Hingga saat ini, Dalmira sudah pernah menerbitkan cerita-cerita pendek dan puisi yang diterjemahkan ke banyak bahasa. Selama sebelas tahun, dirinya menjabat sebagai President of Central Asian PEN.
Ketika ditanya siapa penyair yang menginspirasinya, Dalmira menyebut Joseph Brodsky (1940-1996) kelahiran St. Petersburg dan penyair Spanyol Federico García Lorca (1898–1936). Dalmira juga menikmati puisi-puisi Jepang, haiku, dan puisi Shi dari tradisi sastra Cina.
Terkait penulis kesukaannya, Darmila merekomendasikan karya-karya dari Vladimir Nabokov (1899–1977), yang terkenal dengan karyanya Lolita (1955), dan penulis Kolombia Gabriel García Márquez (1927–2014) dengan novel kenamaannya One Hundred Years of Solitude (1967).
Tentang Masa Kini dan Masa Depan
Dalmira bercerita, proyek film selanjutnya akan berkaitan dengan trilogi epik lisan yang dalam budaya Kirgizstan dikenal dengan nama Er Töshtük. Dalam proyek ini, dirinya ingin memanfaatkan teknologi film terbaru, termasuk VFX dan 3D.

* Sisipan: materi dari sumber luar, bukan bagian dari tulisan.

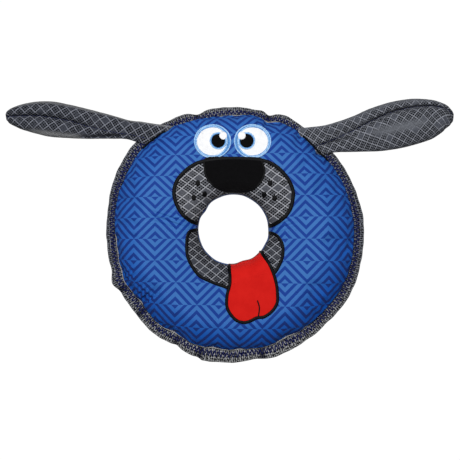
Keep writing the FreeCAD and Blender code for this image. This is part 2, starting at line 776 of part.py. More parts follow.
def make_ear(side, stuffed):
    """Two panels round a filling, with the sewn seam between them, and the root sewn to the ring."""
    ear = Ear(side)
    name = f"{side}_ear"
    reach = fuse(f"{name}_reach", ear.beyond_hinge(f"{name}_outside", 0), ear.root_roll(f"{name}_roll"))
    whole = common(f"{name}_whole", ear.leaf(f"{name}_outer", "0", EAR_TIP), reach)
    room = common(
        f"{name}_room",
        ear.leaf(f"{name}_inner", "Sizes.cover_thickness", EAR_ROOM_TIP),
        ear.beyond_hinge(f"{name}_inside", size("cover_thickness")),
    )
    core = ear.leaf(f"{name}_core", "(Sizes.cover_thickness + Sizes.ear_seam_depth)", EAR_CORE_TIP)
    skin = cut(f"{name}_skin", whole, room)
    towards_top = ear.slab(f"{name}_top_side", str(FAR), 0 if ear.seam_side() > 0 else -FAR)
    seam = common(
        f"{name}_seam_thread",
        ear.slab(f"{name}_seam_slab", "Sizes.ear_seam_thickness", -size("ear_seam_thickness") / 2),
        cut(f"{name}_seam_room", room, core),
    )
    return {
        f"{name}_upper_panel": common(f"{name}_upper_panel", skin, towards_top),
        f"{name}_lower_panel": cut(f"{name}_lower_panel", skin, towards_top),
        f"{name}_filling": cut(f"{name}_filling", room, seam),
        f"{name}_seam_thread": seam,
        f"{name}_root": make_tab(ear, f"{name}_root", stuffed),
    }


# ------------------------------------------------------------------ export


def make_nodes():
    """Every sub-part, by node name."""
    hollow = cushion("hollow", "(-Sizes.cover_thickness)")
    stuffed = cushion("stuffed", "0")
    patched = cushion("patched", "Sizes.patch_thickness")
    raised = cushion("raised", "Sizes.border_height")
    covers = make_covers(stuffed, hollow)
    bulb, reed, squeaker_room = make_squeaker()
    tape = size("cover_thickness") + size("binding_thickness")
    nodes = {
        "front_cover": covers["front"],
        "back_cover": covers["back"],
        "fibre_filling": make_filling(hollow, squeaker_room),
        "squeaker_bulb": bulb,
        "squeaker_reed": reed,
        "edge_binding": make_binding(),
        "outer_seam_thread": seam_thread("outer_seam_thread"),
        "hole_seam_thread": hole_thread("hole_seam_thread"),
        "front_zigzag_thread": make_zigzag("front_zigzag_thread", tape),
        "back_zigzag_thread": make_zigzag("back_zigzag_thread", -tape - size("zigzag_thread") / 2),
    }
    nodes.update(make_face(*make_layers(stuffed, patched, raised)))
    for side in ("left", "right"):
        nodes.update(make_ear(side, stuffed))
    return nodes


def check_and_export(nodes):
    DOC.recompute()
    for item in DOC.Objects:
        if {"Invalid", "Error"} & set(item.State):
            raise RuntimeError(f"{item.Name} failed: {item.State}")
    for name, item in nodes.items():
        if item.Shape.isNull() or not item.Shape.isValid() or not item.Shape.Solids:
            raise RuntimeError(f"{name} has no valid solid")
    os.makedirs("parts", exist_ok=True)
    for name, item in nodes.items():
        item.Label = name
        item.Shape.exportStep(f"parts/{name}.step")
        print(f"{name}: {len(item.Shape.Solids)} solid(s), {item.Shape.Volume / 1000:.3f} cm3")


check_and_export(make_nodes())
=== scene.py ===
"""Flying ring dog toy: a stuffed fabric ring with a dog's face and two padded ears.

Lengths in this script are millimetres until a mesh is made, when they become metres. The origin is the
centre of the hole on the seam plane, +Z is out of the face and +Y is the top of the head.
"""

import math

import bpy
import numpy as np
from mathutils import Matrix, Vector
from mathutils.geometry import delaunay_2d_cdt


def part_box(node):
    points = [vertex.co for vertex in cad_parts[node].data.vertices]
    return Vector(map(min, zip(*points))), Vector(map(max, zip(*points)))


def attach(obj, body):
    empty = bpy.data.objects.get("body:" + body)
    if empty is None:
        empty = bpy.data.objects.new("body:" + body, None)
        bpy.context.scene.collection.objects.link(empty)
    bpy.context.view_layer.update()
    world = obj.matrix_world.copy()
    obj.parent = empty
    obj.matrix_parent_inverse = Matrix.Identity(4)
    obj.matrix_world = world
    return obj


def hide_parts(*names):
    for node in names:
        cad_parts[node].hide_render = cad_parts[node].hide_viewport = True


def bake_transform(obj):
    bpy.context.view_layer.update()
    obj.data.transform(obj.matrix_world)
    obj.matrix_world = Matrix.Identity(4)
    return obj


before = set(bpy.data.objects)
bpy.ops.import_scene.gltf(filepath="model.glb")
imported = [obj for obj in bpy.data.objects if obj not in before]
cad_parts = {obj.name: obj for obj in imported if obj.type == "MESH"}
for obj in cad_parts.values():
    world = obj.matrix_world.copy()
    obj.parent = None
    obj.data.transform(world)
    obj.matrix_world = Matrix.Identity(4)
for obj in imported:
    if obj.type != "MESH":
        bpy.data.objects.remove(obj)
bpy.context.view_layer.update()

MM = 0.001
UV_MM = 100.0  # millimetres to one unit of the UV maps
TURN = 2 * math.pi
RNG = np.random.default_rng(7)

HOLE_RADIUS = 34.0
TAPE_REACH = 124.0  # turns the tape's place round the ring into millimetres
FLOOR_Z = 1000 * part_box("back_cover")[0].z
CROWN = -FLOOR_Z - 0.1
SEAM_LIFT = 0.6  # the covers meet this far off the seam plane
RIM = 1.3  # blue cover that shows between the hole and the patches
RING_STEPS = 720  # points round the covers and the binding

CLOTH_FRAMES = 20
CLOTH = {
    "quality": 6, "mass": 0.12, "tension_stiffness": 12.0, "compression_stiffness": 12.0,
    "shear_stiffness": 4.0,
    "bending_stiffness": 0.15, "use_pressure": True, "uniform_pressure_force": 4.0, "shrink_min": -0.03,
}
COVER_SWELL = 2.6  # the furthest that stuffing moves a point of a cover, and of an ear
EAR_SWELL = 1.5
COVER_THICKNESS = 0.7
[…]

“Lewat film, saya ingin menjadikan Kirgizstan sebagai pusat destinasi wisata di Asia Tengah. Negeri kami memiliki pemandangan luar biasa yang pantas untuk dipertunjukkan dan dinikmati oleh semua orang dari penjuru dunia,” ujarnya.
Dalmira bersyukur pemerintahan Kirgizstan banyak memberikan dukungan pada kalangan seniman di industri seni dan juga atlet olahraga.
Dalmira, yang berbasis di Bishkek, ibukota Kirgizstan, sangat menikmati perjalanan keliling dunia. Sampai hari ini, ia sudah mengunjungi lebih dari 70 negara, banyak di antaranya untuk pemutaran film-filmnya.
“Saya bangga untuk menilai diri saya sendiri sebagai sutradara film yang berhasil. Pada tahap hidup ini, termasuk pada usia ini, saya merasa senang dan puas.”
Dalmira berpesan untuk perempuan yang tengah berjuang merintis karier sebagai sutradara film, percayalah bahwa diri kalian pintar dan cemerlang.
"Kalau kalian tidak pintar, buat apa bikin film? Kalian harus mulai dengan memercayai bahwa diri kalian pintar, kemudian kalian pun bakal jadi jenius, sehingga kelak berhasil menciptakan film-film yang bagus!" pungkas Dalmira mengakhiri sesi wawancara dengan Diajeng.